Oh, hey, didn’t see you there. I’ve done the thing again. You know which one.
Well. Here I am, aimless and without any overarching idea or goal, squinting hard and trying to remember the many Great Ideas and Funny Observations I think of when I’m not sitting down to write. Using my Notes app to keep track of ideas would be wise, but here I am, not wise, writing a blog about nothing. The Seinfeld of blogs, if you will.
I’m feeling motivated by procrastination this evening. While I’m very excited that one of my articles will be published unless something goes awry, sitting down to edit the dang thing does not sound enticing tonight. I’ve looked at the edits and suggestions, I know what information I’d like to add while I also annotate all my sources, but golly would I sure like the article to edit itself. What’s hardest for me is that I spent several weeks working on the article for my editing class, then took a break for a few weeks before the Science Writer let me know they’d like it for their Small Things issue, and now I feel like I’m not in the right headspace for it.
I’ve been this way my whole life. I get obsessed with a game, play it daily, then if I put it down for a couple of days I never go back to it. It’s why I’ve played the beginning of Fable three or five or ten times but have beaten the game once. The same applies to books and crafts and now, I suppose, for writing. If I’m not actively fixated, it’s hard to say when I’ll pick the thing back up and how enthusiastically I will do so. I’ve always known this about myself, yet right now it feels like a newfound bummer to have to trick myself into writing and editing when I’m tired and emotionally drained and want to stay in bed forever.
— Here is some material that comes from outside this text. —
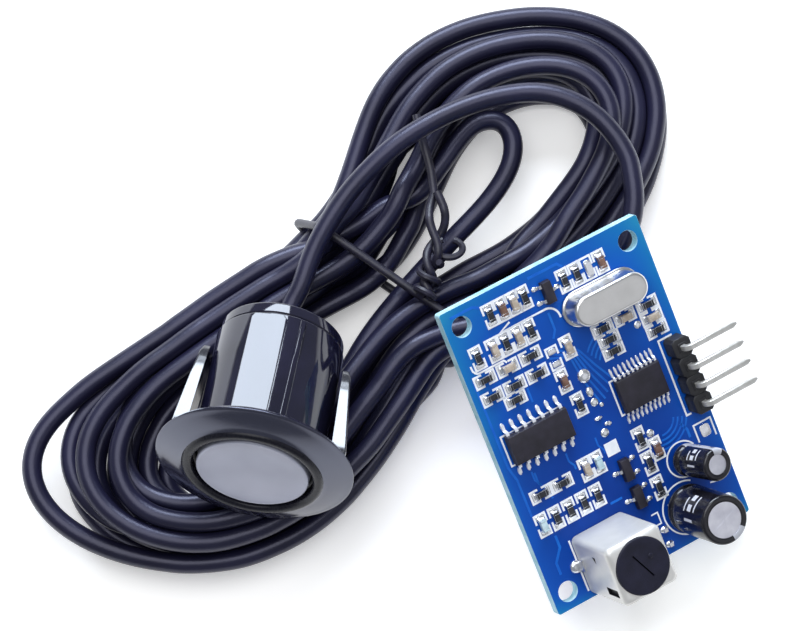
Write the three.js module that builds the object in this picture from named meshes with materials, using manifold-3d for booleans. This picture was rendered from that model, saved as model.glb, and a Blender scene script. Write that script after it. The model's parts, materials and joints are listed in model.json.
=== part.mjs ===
// Waterproof ultrasonic distance sensor, as it lies packed: a driver board, a flush-mount probe
// and the probe's 2.5 m cable wound in a tied hank. Millimetres, +Z up, resting on z = 0.
// The board leans on the hank with its underside connector on the table, and the probe lies on
// the hank with its face tilted up. The origin is the centre of the base of the box around the
// board and the probe.
import * as THREE from 'three';
import { mergeVertices } from 'three/addons/utils/BufferGeometryUtils.js';
import Module from 'manifold-3d';

// ---- driving dimensions ----

const BOARD = { width: 28.5, height: 41, thickness: 1.4, holeRadius: 1.3, holeInset: 2.25 };
const BOARD_CENTRE = [24.06, -11.82, 14.406];
const BOARD_TURN = { aboutX: 25.3, aboutY: 13.2, aboutZ: 29.7 };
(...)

So far this mostly neglected blog seems to be filled with complaints about myself and my life. I don’t like Doing Stuff and Feeling Feelings and this is where I’m going to be a whiny baby about it. In my defense, I tend to come to this writing space when I’m in a bad mood or otherwise having a bad day.
Today’s bad day is sponsored by my cat Percy, who is sick. Poor guy started looking thin, then suddenly looked really thin. I took him to the vet yesterday, and the good news is he doesn’t have kidney disease, hyperthyroidism, or diabetes. The bad news is we don’t know what’s wrong with him yet, and it’s looking like it could be something like triaditis, intestinal lymphoma, or IBD.
In a way, I hoping it would be one of the things he doesn’t have, since all are treatable with medication and/or diet and I would have an answer already. The last few days I’ve gotten myself pretty worked up about how I’m failing Percy and should have noticed he wasn’t feeling well sooner. Now his appetite seems to be lacking, so he’s getting an appetite stimulant and a mix of high-calorie wet food and tuna, heated up to increase the stank factor for his pleasure. He has me very worried because he isn’t going ham on treats the way he normally does.
Percy will be getting an ultrasound to figure out what’s going on in his guts, but not until the 18th unless I want to get him in sooner with a specialist. His numbers are in the low-normal range so the vet doesn’t think he’s in any immediate crisis, and I’m going to watch him like a hawk and agonize over his every move until then. If need be, I’ll get him to a specialist ASAP, but man is that going to hurt the ol’ wallet.
Will I spend any amount of money to get this guy back on his feet? You betcha. Are rhetorical questions still lazy writing? 100%.
I will likely write at length about Dante at some point, but the short version is I’m still hurting financially (and emotionally) from another cat getting sick, requiring extensive veterinary care, and ultimately not making it. I got Percy and Dante on the same day almost seven years ago, and Percy falling ill a few months after Dante passed is brewing up some interesting feelings that I would not like to feel. I think it’s going to be difficult for me to wait out the next two and a half weeks without wigging out about Percy’s well-being, but I also think that if the vet is comfortable with him waiting, it’ll help me be more financially prepared for whatever the next steps are.
Not knowing whether I’m making the best choice guts me. In an ideal world, I would have infinite money to rush him to a specialist today to get answers and get him on the mend as soon as possible. I worried with Dante that I put him through too much pain and suffering when we were all so confident he would bounce back, and now I’m doing the opposite to Percy. It feels unfair for me not to drop everything for him, but I guess unfortunately Dante beat him to the money so I’m attempting a more tempered approach.
I will still take on pretty much any amount of debt for him, though. Some people might find it dumb or laughable or irresponsible or whatever, but my animals are my number one priority in life. I’d rather spend the money than lose an animal to something treatable. I’m feeling spicy about it after a friend made a comment earlier about not going broke for one’s animals and I took it so very personally and feel quite defensive.
Anyway. I should go write about plankton for a bit to take my mind of Percy.